- Trent as seen in the original YouTube video
- Created by: Anthony MacFarlane Nicholas Boshier
- Portrayed by: Nicholas Boshier

In-universe information
- Nationality: Australian

= Trent from Punchy =

Trent from Punchy is a fictional YouTube celebrity. Trent first appeared in a YouTube video entitled Trent from Punchy, in a reference to the Western Sydney suburb of Punchbowl on 1 February 2008. The video purported Trent to be a real character, who was found by filmmakers at Punchbowl railway station and offered $20 in order to be interviewed on camera. Trent's antics and language gained notoriety, enabling the video to become a viral sensation.

The video was later revealed to have been staged, with Trent found to be fictional character portrayed by actor and comedian Nicholas Boshier, though additional videos starring Boshier in character as Trent have since been made. In 2011, the character appeared in a promotional skit for the television series Housos.

==Original video==
The video begins with text on the screen stating that the interview is with an actual kid "found at punchbowl train station" who was paid $20 for the interview. The interview, which makes frequent use of jump cuts, then begins with Trent talking about various topics including his birth, recreational drug use, Punchbowl, his 'best mate' Kev, how "so many birds" are after him and his mother who is a sex worker. Trent is seen wearing a collared shirt and shorts, and sports a mullet haircut. Trent was noted for his catchlines which included "just fuckin' relax, ay!" and outrageous comments, including "girls are bitches, they're like stitches, you pull them out and then they open up."

==Reaction==
Trent's antics and language in the original video helped it become a viral sensation, and the character of Trent gathered a cult following. The video had over 2 million views by May 2009. Capitalising on the video's success, the filmmakers created a store selling merchandise related to the character, which sold over $1000 worth of products in its first week, and also created a website for users to post 'sightings' of Trent. As well as claimed sighting of Trent, numerous fan videos, unauthorised remixes and dubious interviews with Trent's best friend Kev were released by various people on YouTube. These responses have been credited as an example of a "de facto viral marketing campaign", generating additional attention for the original video. A second official interview with Trent was released in September 2008.

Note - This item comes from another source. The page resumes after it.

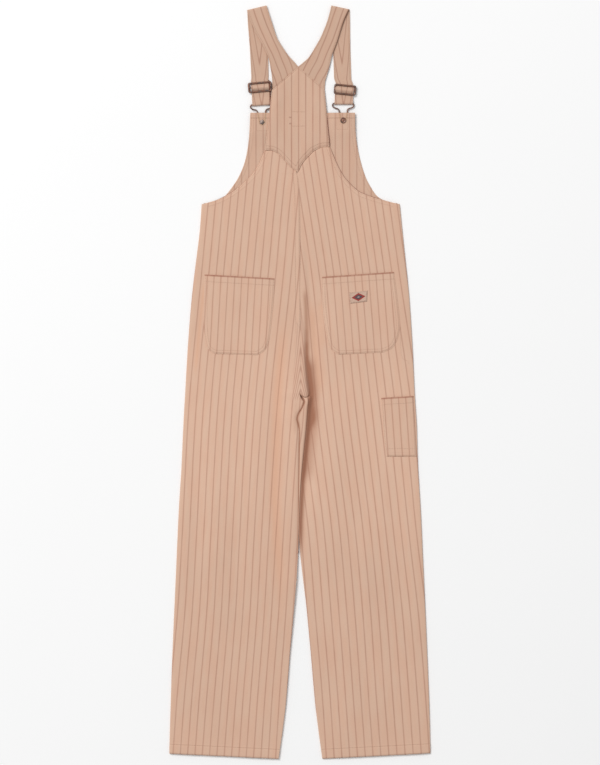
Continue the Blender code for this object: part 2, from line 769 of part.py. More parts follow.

The video created "countless" debates over whether the character of Trent was genuine or an actor. In September 2008 The Australian reported the video was the work of Anthony MacFarlane, a filmmaker and director of a production company whose clients included the Liberal Party and Qantas. Macfarlane insisted the character was real, stating he spotted Trent when he and friends were "out and about in Punchbowl". After filming the video he stated he sent it to a few friends before posting it on YouTube. The article speculated, however, that Trent was really actor Nicholas Boshier. This theory was later confirmed. Boshier received a considerable amount of fame after he was revealed to be Trent. In 2009, Macfarlane and Boshier worked together creating the cartoon Beached Az.

In September 2011, Trent was featured in a promotional skit for the comedy television series Housos. The skit was also featured on the Housos series 1 DVD. After a five-year hiatus, seven official Trent from Punchy short videos were released on YouTube in 2013, and another three were released in 2019. As of March 2021, the original YouTube video had 9.4 million views.